A young convict gets dropped into a deadly video game in this YA SF novel.

In the dystopian People’s Republic of California, convicts aren’t sent to prison but rather forced to compete in the Games—virtual reality video games—for the entertainment of the masses. Sounds fun, right? The only problem is, if you die in the Games, you die in real life. And Donovan Riley has just been sentenced to 15 years of play. Adopting the handle BrokenChains, Donovan is plunked into a mountainous steampunk world called God’s Staircase and told that if he can make it to the top, he will be set free. Of course, he’ll have to fight his way there, past computer-generated enemies and the other convicts he shares the world with. “They really threw hardened murderers in here with the low-level offenders?” Donovan asks a fellow prisoner shortly after he arrives. “Sure did,” the old hand tells him. “And no consequences for killing anyone in the game. Constitutional rights of every inmate are suspended. We’re not people again until our sentence is served.” Donovan soon hooks up with a crew of like-minded prisoners looking to escape the game—though they have no notion of what the game will do to keep them right where they are. In this series opener, Smith and Lisec’s prose is descriptive, if a bit sophomoric. For every clever line (“You want to murder a noob, you must go through me”), there are a couple of clunkers (“I don’t take orders from anyone who looks like the server messed up and swapped his butt with his face”).

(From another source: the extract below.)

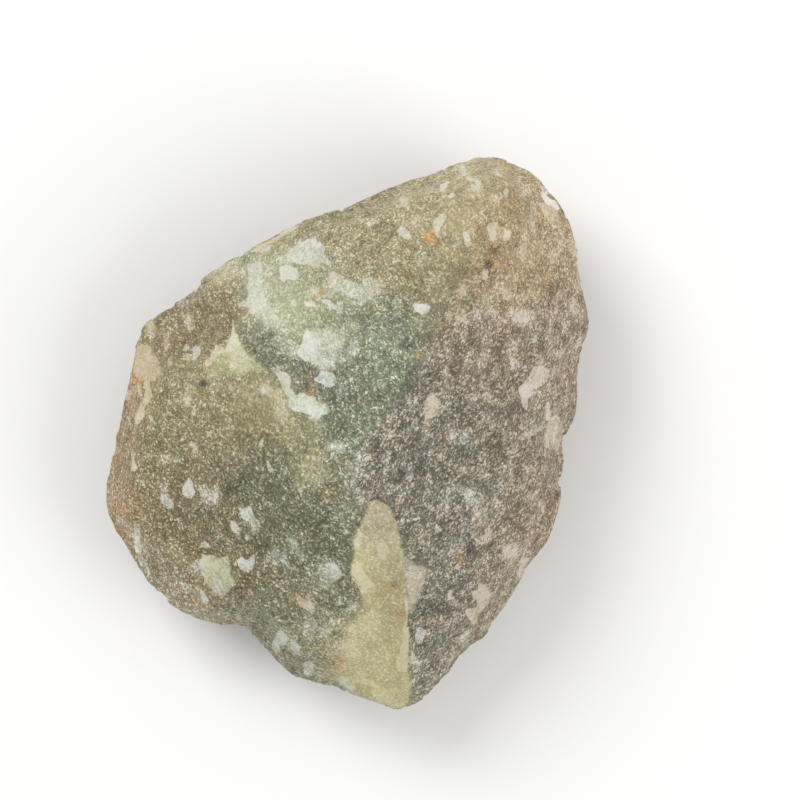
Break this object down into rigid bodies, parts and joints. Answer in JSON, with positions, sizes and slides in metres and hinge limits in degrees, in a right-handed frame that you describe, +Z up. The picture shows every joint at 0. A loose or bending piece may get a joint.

Still, as the book is primarily about people beating one another with swords in order to level up, such writing suffices. The authors manage to make the world of the Games feel real even as they constantly remind readers that it is all a simulation. The fact that Donovan and the others can die at any moment helps up the stakes yet there is a lightness to the tone that keeps things feeling more or less like a video game. It’s a novel for a niche audience, but fans of the genre will likely enjoy this unsubtle offering.

A blunt, fast-moving, entertaining tale set in a steampunk virtual reality world.